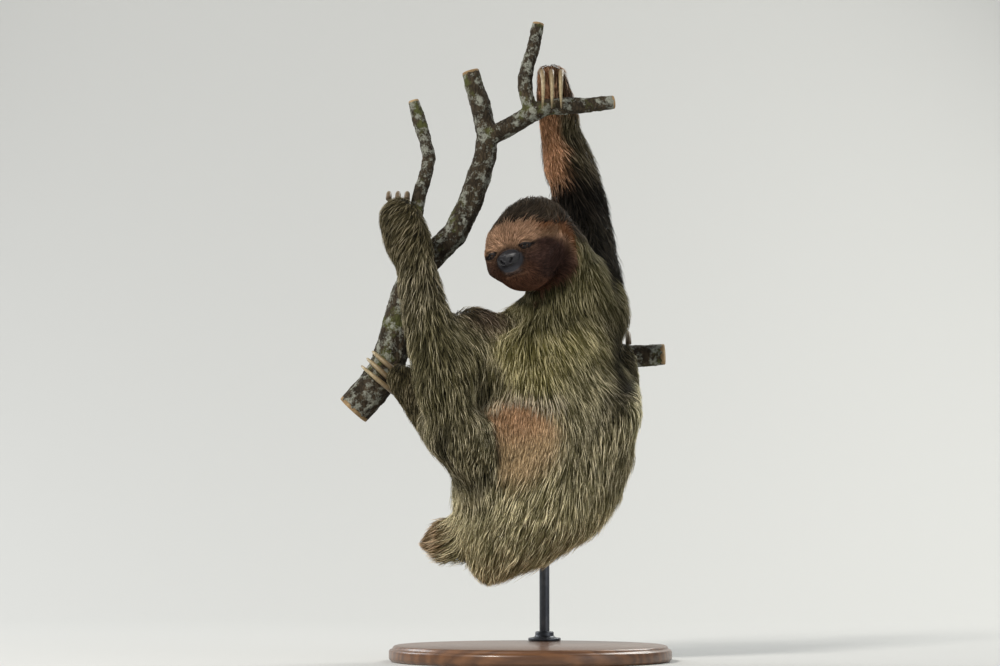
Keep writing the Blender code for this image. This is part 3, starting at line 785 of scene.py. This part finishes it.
def coat_tree(name, shares, heights):
    """Nodes that scatter locks over the skin and walk each along the lie of the hair.

    shares are the parts of the length at which the walk stops, and heights are the lowest and highest
    parts of the coat's depth that the lock keeps at each stop.
    """
    tree = bpy.data.node_groups.new(name, "GeometryNodeTree")
    for label, kind in (("Skin", "Geometry"), ("Lock", "Object"), ("Piece", "Int"), ("Closeness", "Float"),
                        ("Seed", "Int"), ("Clump turn", "Float"), ("Stray turn", "Float"),
                        ("Stiffness", "Float"), ("Droop", "Float"), ("Finish", "Material")):
        tree.interface.new_socket(label, in_out="INPUT", socket_type="NodeSocket" + kind)
    tree.interface.new_socket("Coat", in_out="OUTPUT", socket_type="NodeSocketGeometry")
    entry = tree.nodes.new("NodeGroupInput")
    given = {socket.name: Wire(tree, socket) for socket in entry.outputs if socket.name}
    wire = Wire(tree)

    def vector(label, kind="FLOAT_VECTOR"):
        return wire.node("GeometryNodeInputNamedAttribute", {"data_type": kind}, {"Name": label})

    def number(label):
        return vector(label, "FLOAT")

    def stored(geometry, kind=None, domain="POINT", **fields):
        for label, value in fields.items():
            settings = {"data_type": kind or ("FLOAT_VECTOR" if wire.is_vector(value) else "FLOAT"), "domain": domain}
            geometry = wire.node("GeometryNodeStoreNamedAttribute", settings,
                                 {"Geometry": geometry, "Name": label, "Value": value})
        return geometry

    def sampled(value, place):
        return wire.node("GeometryNodeSampleNearestSurface", {"data_type": "FLOAT_VECTOR"},
                         {"Mesh": given["Skin"], "Value": value, "Sample Position": place})

    def chance(low, high, step):
        return wire.node("FunctionNodeRandomValue", {"data_type": "FLOAT"},
                         {2: low, 3: high, "Seed": given["Seed"] + step}, 1)

    def straight(way):
        return wire.node("ShaderNodeVectorMath", {"operation": "NORMALIZE"}, {0: way})

    place = wire.node("GeometryNodeInputPosition")
    chosen = wire.node("FunctionNodeCompare", {"data_type": "INT", "operation": "EQUAL"},
                       {2: vector("piece", "INT"), 3: given["Piece"]})
    state = wire.node("GeometryNodeDistributePointsOnFaces", {"distribute_method": "RANDOM"},
                      {"Mesh": given["Skin"], "Selection": chosen,
                       "Density": given["Closeness"] * number("crowd"), "Seed": given["Seed"]})
    clump = wire.node("ShaderNodeTexNoise", inputs={"Vector": place, "Scale": 85.0, "Detail": 1.0}, output=1)
    stray = wire.node("FunctionNodeRandomValue", {"data_type": "FLOAT_VECTOR"},
                      {0: (-1.0,) * 3, 1: (1.0,) * 3, "Seed": given["Seed"] + 1})
    streak = wire.node("ShaderNodeTexNoise", inputs={"Vector": place, "Scale": 420.0, "Detail": 1.0})
    turn = (clump - (0.5,) * 3) * given["Clump turn"] + stray * given["Stray turn"]
    shade = (0.5 + 1.6 * (streak - 0.5) + 0.75 * (chance(0.0, 1.0, 2) - 0.5)).clamped()
    longer = chance(0.55, 0.95, 3) + 0.36 * number("strand")
    state = stored(state, turn=turn, root=place, spot=vector("OFBake"), strand=shade,
                   reach=number("length") * longer,
                   lift=number("depth") * (chance(0.40, 0.64, 4) + 0.40 * number("strand")),
                   wide=number("girth") * chance(0.60, 1.40, 5) * (1.15 - 0.30 * number("strand")),
                   heading=straight(vector("lie") + vector("turn") + 0.5 * vector("nrm")))
    before, last = 0.0, place
    stops = [vector("root")]
    keep = given["Stiffness"]
    drop = wire.node("ShaderNodeCombineXYZ", inputs={2: 0.0 - given["Droop"]})
    for step, (share, (low, high)) in enumerate(zip(shares, heights), 1):
        ahead = last + vector("heading") * (number("reach") * (share - before))
        ground = sampled(place, ahead)
        normal = straight(sampled(vector("nrm"), ahead))
        height = wire.maths("DOT_PRODUCT", ahead - ground, normal)
        height = height.clamped(number("lift") * low, number("lift") * high)
        state = stored(state, **{f"stop{step}": ground + normal * height})
        flow = straight(sampled(vector("lie"), ahead) + vector("turn"))
        state = stored(state, heading=straight(vector("heading") * keep + flow * (1.0 - keep) + drop))
        before, last = share, vector(f"stop{step}")
        stops.append(last)
    lock = wire.node("GeometryNodeObjectInfo", inputs={"Object": given["Lock"]}, output=4)
    state = wire.node("GeometryNodeInstanceOnPoints", inputs={"Points": state, "Instance": lock})
    state = wire.node("GeometryNodeRealizeInstances", inputs={"Geometry": state})
    switch = tree.nodes.new("GeometryNodeIndexSwitch")
    switch.data_type = "VECTOR"
    while len(switch.index_switch_items) < len(stops):
        switch.index_switch_items.new()
    for socket, value in zip(switch.inputs, [vector("level", "INT"), *stops]):
        tree.links.new(value.socket, socket)
    run = last - vector("root")
    sideways = straight(wire.maths("CROSS_PRODUCT", run, vector("nrm")))
    upwards = straight(wire.maths("CROSS_PRODUCT", sideways, run))
    body = Wire(tree, switch.outputs[0]) + sideways * (number("wide") * (0.5 * number("across")))
    body = body + upwards * (number("wide") * (0.45 * number("above")))
    state = wire.node("GeometryNodeSetPosition", inputs={"Geometry": state, "Position": body})
    spot = wire.node("ShaderNodeCombineXYZ", inputs={0: number("spot_u"), 1: number("spot_v")})
    state = stored(state, "FLOAT2", "CORNER", OFBake=vector("spot") + spot * PATCH_WIDTH)
    state = wire.node("GeometryNodeSetShadeSmooth", inputs={"Geometry": state})
    state = wire.node("GeometryNodeSetMaterial", inputs={"Geometry": state, "Material": given["Finish"]})
    tree.links.new(state.socket, tree.nodes.new("NodeGroupOutput").inputs[0])
    return tree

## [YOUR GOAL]
Write out all the lines again, exactly as they are.

## [OUTPUT FOR THIS TASK]
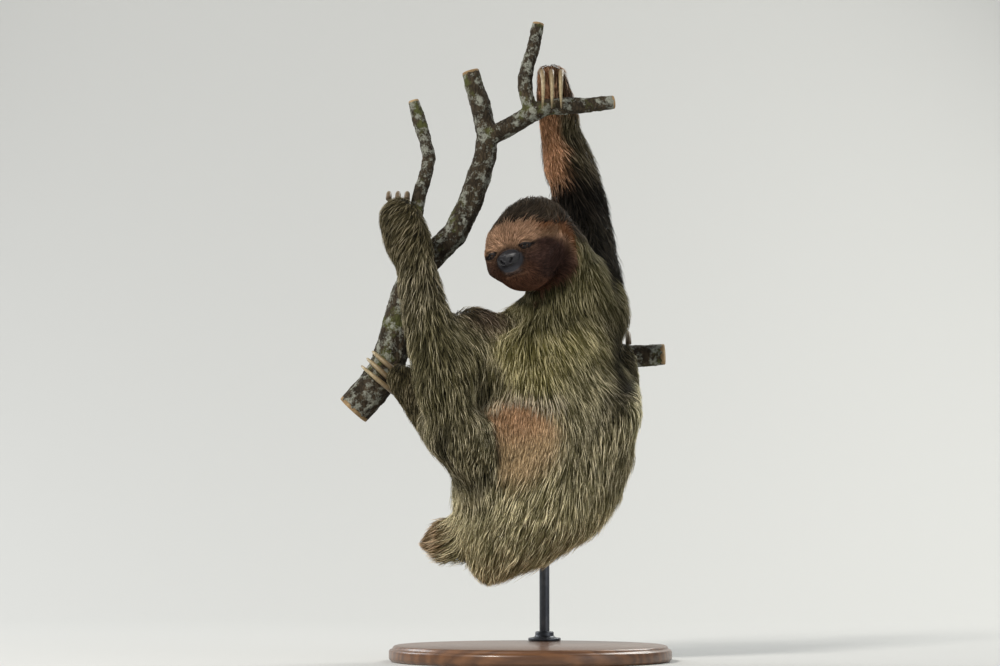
Keep writing the Blender code for this image. This is part 3, starting at line 785 of scene.py. This part finishes it.
def coat_tree(name, shares, heights):
    """Nodes that scatter locks over the skin and walk each along the lie of the hair.

    shares are the parts of the length at which the walk stops, and heights are the lowest and highest
    parts of the coat's depth that the lock keeps at each stop.
    """
    tree = bpy.data.node_groups.new(name, "GeometryNodeTree")
    for label, kind in (("Skin", "Geometry"), ("Lock", "Object"), ("Piece", "Int"), ("Closeness", "Float"),
                        ("Seed", "Int"), ("Clump turn", "Float"), ("Stray turn", "Float"),
                        ("Stiffness", "Float"), ("Droop", "Float"), ("Finish", "Material")):
        tree.interface.new_socket(label, in_out="INPUT", socket_type="NodeSocket" + kind)
    tree.interface.new_socket("Coat", in_out="OUTPUT", socket_type="NodeSocketGeometry")
    entry = tree.nodes.new("NodeGroupInput")
    given = {socket.name: Wire(tree, socket) for socket in entry.outputs if socket.name}
    wire = Wire(tree)

    def vector(label, kind="FLOAT_VECTOR"):
        return wire.node("GeometryNodeInputNamedAttribute", {"data_type": kind}, {"Name": label})

    def number(label):
        return vector(label, "FLOAT")

    def stored(geometry, kind=None, domain="POINT", **fields):
        for label, value in fields.items():
            settings = {"data_type": kind or ("FLOAT_VECTOR" if wire.is_vector(value) else "FLOAT"), "domain": domain}
            geometry = wire.node("GeometryNodeStoreNamedAttribute", settings,
                                 {"Geometry": geometry, "Name": label, "Value": value})
        return geometry

    def sampled(value, place):
        return wire.node("GeometryNodeSampleNearestSurface", {"data_type": "FLOAT_VECTOR"},
                         {"Mesh": given["Skin"], "Value": value, "Sample Position": place})

    def chance(low, high, step):
        return wire.node("FunctionNodeRandomValue", {"data_type": "FLOAT"},
                         {2: low, 3: high, "Seed": given["Seed"] + step}, 1)

    def straight(way):
        return wire.node("ShaderNodeVectorMath", {"operation": "NORMALIZE"}, {0: way})

    place = wire.node("GeometryNodeInputPosition")
    chosen = wire.node("FunctionNodeCompare", {"data_type": "INT", "operation": "EQUAL"},
                       {2: vector("piece", "INT"), 3: given["Piece"]})
    state = wire.node("GeometryNodeDistributePointsOnFaces", {"distribute_method": "RANDOM"},
                      {"Mesh": given["Skin"], "Selection": chosen,
                       "Density": given["Closeness"] * number("crowd"), "Seed": given["Seed"]})
    clump = wire.node("ShaderNodeTexNoise", inputs={"Vector": place, "Scale": 85.0, "Detail": 1.0}, output=1)
    stray = wire.node("FunctionNodeRandomValue", {"data_type": "FLOAT_VECTOR"},
                      {0: (-1.0,) * 3, 1: (1.0,) * 3, "Seed": given["Seed"] + 1})
    streak = wire.node("ShaderNodeTexNoise", inputs={"Vector": place, "Scale": 420.0, "Detail": 1.0})
    turn = (clump - (0.5,) * 3) * given["Clump turn"] + stray * given["Stray turn"]
    shade = (0.5 + 1.6 * (streak - 0.5) + 0.75 * (chance(0.0, 1.0, 2) - 0.5)).clamped()
    longer = chance(0.55, 0.95, 3) + 0.36 * number("strand")
    state = stored(state, turn=turn, root=place, spot=vector("OFBake"), strand=shade,
                   reach=number("length") * longer,
                   lift=number("depth") * (chance(0.40, 0.64, 4) + 0.40 * number("strand")),
                   wide=number("girth") * chance(0.60, 1.40, 5) * (1.15 - 0.30 * number("strand")),
                   heading=straight(vector("lie") + vector("turn") + 0.5 * vector("nrm")))
    before, last = 0.0, place
    stops = [vector("root")]
    keep = given["Stiffness"]
    drop = wire.node("ShaderNodeCombineXYZ", inputs={2: 0.0 - given["Droop"]})
    for step, (share, (low, high)) in enumerate(zip(shares, heights), 1):
        ahead = last + vector("heading") * (number("reach") * (share - before))
        ground = sampled(place, ahead)
        normal = straight(sampled(vector("nrm"), ahead))
        height = wire.maths("DOT_PRODUCT", ahead - ground, normal)
        height = height.clamped(number("lift") * low, number("lift") * high)
        state = stored(state, **{f"stop{step}": ground + normal * height})
        flow = straight(sampled(vector("lie"), ahead) + vector("turn"))
        state = stored(state, heading=straight(vector("heading") * keep + flow * (1.0 - keep) + drop))
        before, last = share, vector(f"stop{step}")
        stops.append(last)
    lock = wire.node("GeometryNodeObjectInfo", inputs={"Object": given["Lock"]}, output=4)
    state = wire.node("GeometryNodeInstanceOnPoints", inputs={"Points": state, "Instance": lock})
    state = wire.node("GeometryNodeRealizeInstances", inputs={"Geometry": state})
    switch = tree.nodes.new("GeometryNodeIndexSwitch")
    switch.data_type = "VECTOR"
    while len(switch.index_switch_items) < len(stops):
        switch.index_switch_items.new()
    for socket, value in zip(switch.inputs, [vector("level", "INT"), *stops]):
        tree.links.new(value.socket, socket)
    run = last - vector("root")
    sideways = straight(wire.maths("CROSS_PRODUCT", run, vector("nrm")))
    upwards = straight(wire.maths("CROSS_PRODUCT", sideways, run))
    body = Wire(tree, switch.outputs[0]) + sideways * (number("wide") * (0.5 * number("across")))
    body = body + upwards * (number("wide") * (0.45 * number("above")))
    state = wire.node("GeometryNodeSetPosition", inputs={"Geometry": state, "Position": body})
    spot = wire.node("ShaderNodeCombineXYZ", inputs={0: number("spot_u"), 1: number("spot_v")})
    state = stored(state, "FLOAT2", "CORNER", OFBake=vector("spot") + spot * PATCH_WIDTH)
    state = wire.node("GeometryNodeSetShadeSmooth", inputs={"Geometry": state})
    state = wire.node("GeometryNodeSetMaterial", inputs={"Geometry": state, "Material": given["Finish"]})
    tree.links.new(state.socket, tree.nodes.new("NodeGroupOutput").inputs[0])
    return tree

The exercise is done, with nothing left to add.